Speer’s meteoric rise in the 1930s had rested on shrewd exploitation of the would-be architect Hitler’s building mania, coupled with his own driving ambition and undoubted organizational talent. Hitler liked Speer. ‘He is an artist and has a spirit akin to mine,’ he said. ‘He is a building-person like me, intelligent, modest, and not an obstinate military-head.’28 Speer later remarked that he was the nearest Hitler came to having a friend.29 Now, Speer was in exactly the right place — close to Hitler — when a successor to Todt was needed. Six hours after the Reich Minister’s sudden death, Speer was appointed to replace him in all his offices.30 The appointment came as a surprise to many — including, if we are to take his own version of accounts at face value, Speer himself.31 But Speer was certainly anticipating succeeding Todt in construction work — and possibly more.32 At any rate, he lost no time in using Hitler’s authority to establish for himself more extensive powers than Todt had ever enjoyed.33 Speer would soon enough have to battle his way through the jungle of rivalries and intrigues which constituted the governance of the Third Reich. But once Hitler, the day after returning to Berlin for Todt’s state funeral on 12 February (at which he himself delivered the oration as his eyes welled with, perhaps crocodile, tears),34 had publicly backed Speer’s supremacy in armaments production in a speech to leaders of the armaments industries, the new minister, still not quite thirty-eight years of age, found that ‘I could do within the widest limits practically what I wanted’.35 Building on the changes his predecessor had initiated, adding his own organizational flair and ruthless drive, and drawing on his favoured standing with Hitler, Speer proved an inspired choice. Over the next two years, despite intensified Allied bombing and the fortunes of war ebbing strongly away from Germany, he presided over a doubling of armaments output.36

Hitler was full of confidence when Goebbels had the chance to speak at length with him during his stay in Berlin following Todt’s funeral. After the travails of the winter, the Dictator had reason to feel as if the corner was turned.
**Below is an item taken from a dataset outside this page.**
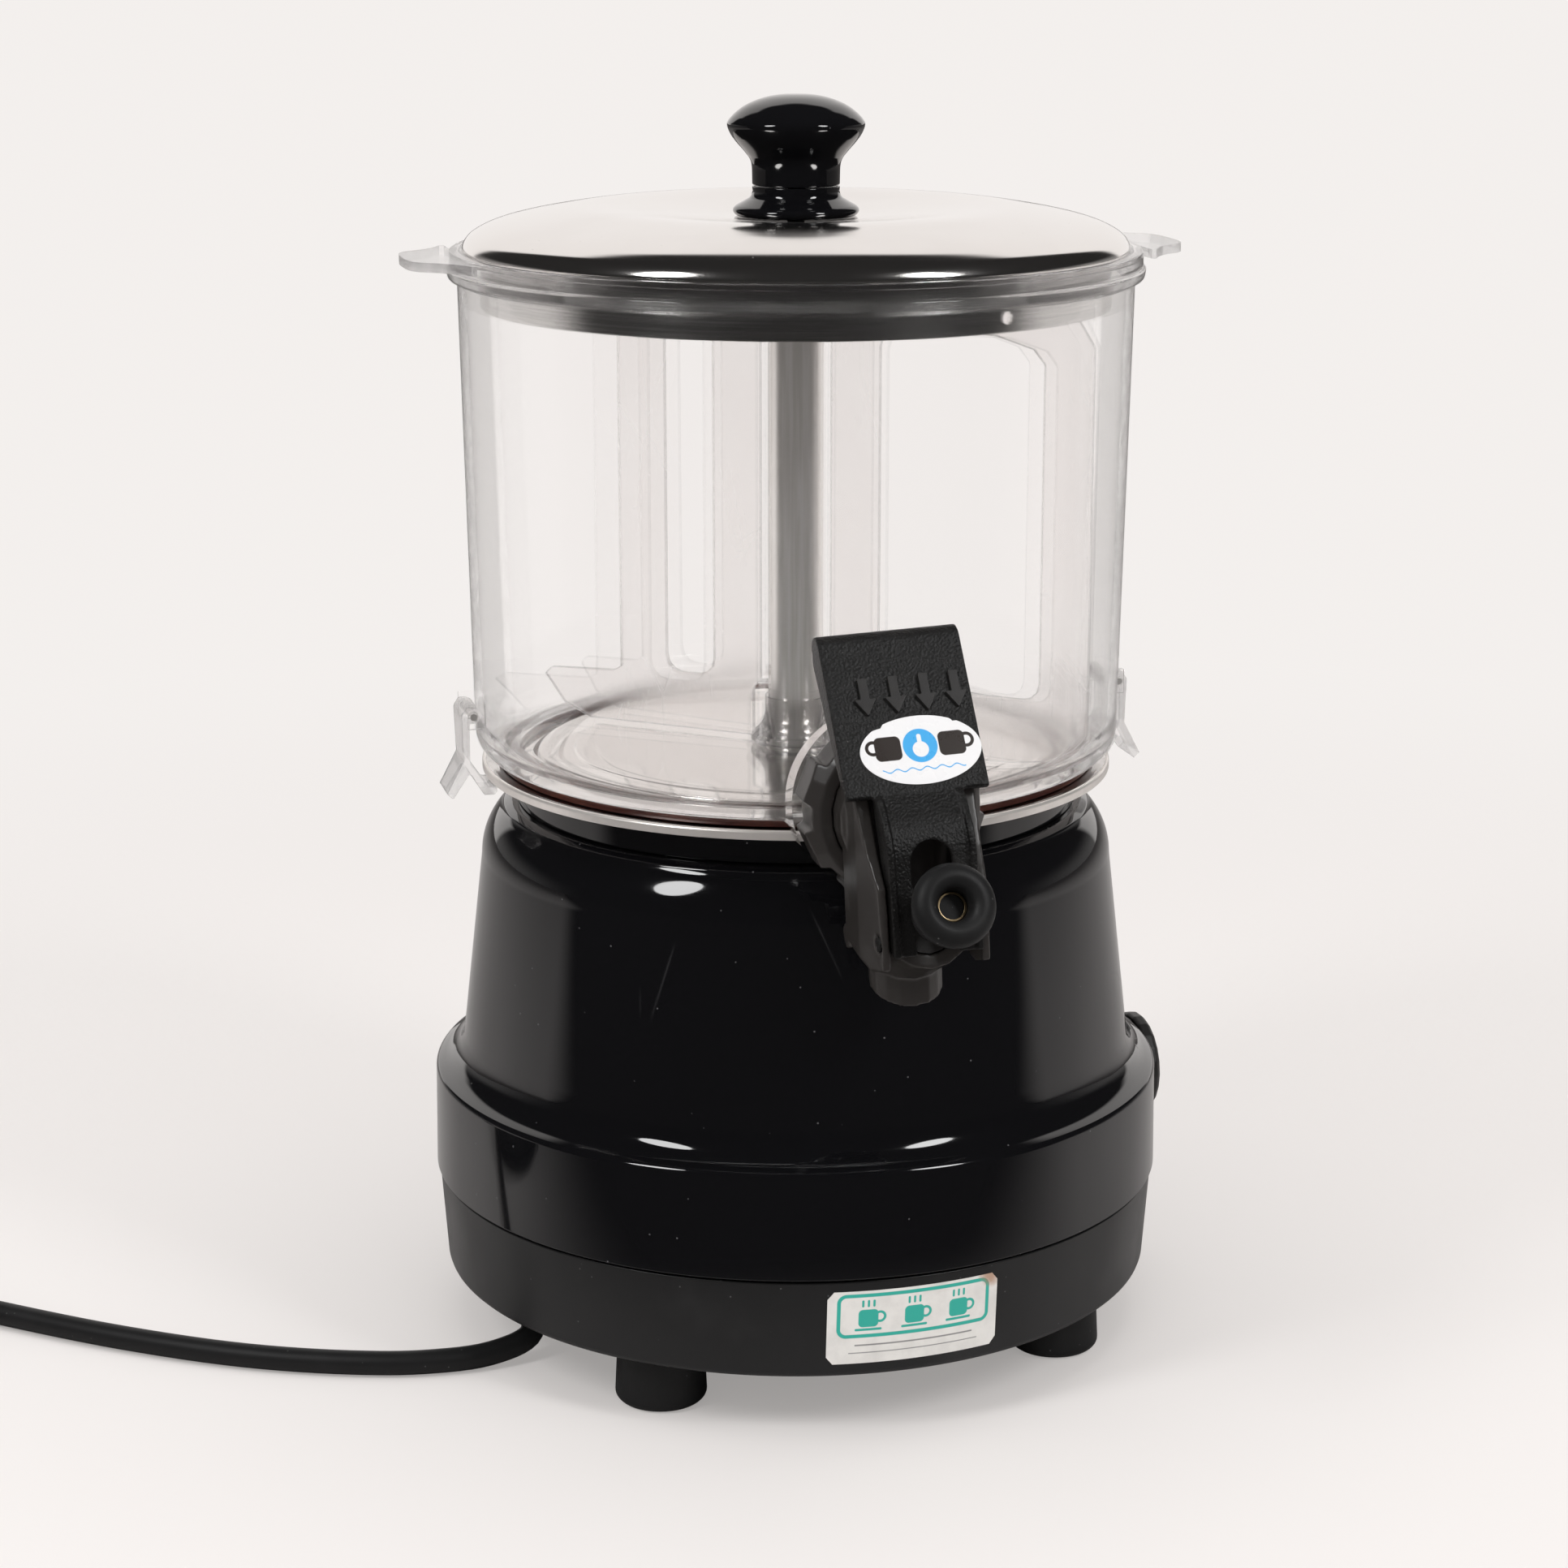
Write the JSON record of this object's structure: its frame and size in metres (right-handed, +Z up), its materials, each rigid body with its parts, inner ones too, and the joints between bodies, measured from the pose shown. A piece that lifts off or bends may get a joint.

During the very days that he was in Berlin the British were suffering two mighty blows to their prestige. Two German battleships, Gneisenau and Scharnhorst, and the heavy cruiser Prinz Eugen, had steamed out of Brest and, under the very noses of the British, passed through the English Channel with minimal damage, heading for safer moorings at Wilhelmshaven and Kiel. Hitler could scarcely contain his delight.37 At the same time, the news was coming in from the Far East of the imminent fall of Singapore. Hitler expressed his admiration for the Japanese.38 But it was tinged with a feeling that the British were losing their Empire when they could have accepted his ‘Offer’ and fought alongside instead of against Germany. ‘This is wonderful, though perhaps also sad, news,’ he had said to the Romanian leader Anton-escu a few days earlier.39 He told Ribbentrop not to overdo the pronouncements on the fall of Singapore. ‘We’ve got to think in centuries,’ he apparently said. ‘One day the showdown with the yellow race will come.’40 Goebbels noted a degree of resignation that the Japanese advances meant ‘the driving-back of the white man’ in the Far East.41 But, despite his racial prejudices, Hitler took a pragmatic view. ‘I’m accused of sympathizing with the Japanese,’ his secretary recalled him saying. ‘What does sympathizing mean? The Japanese are yellow-skinned and slit-eyed. But they are fighting against the Americans and English, and so are useful to Germany.’42 His enemy’s enemy was his friend, in other words.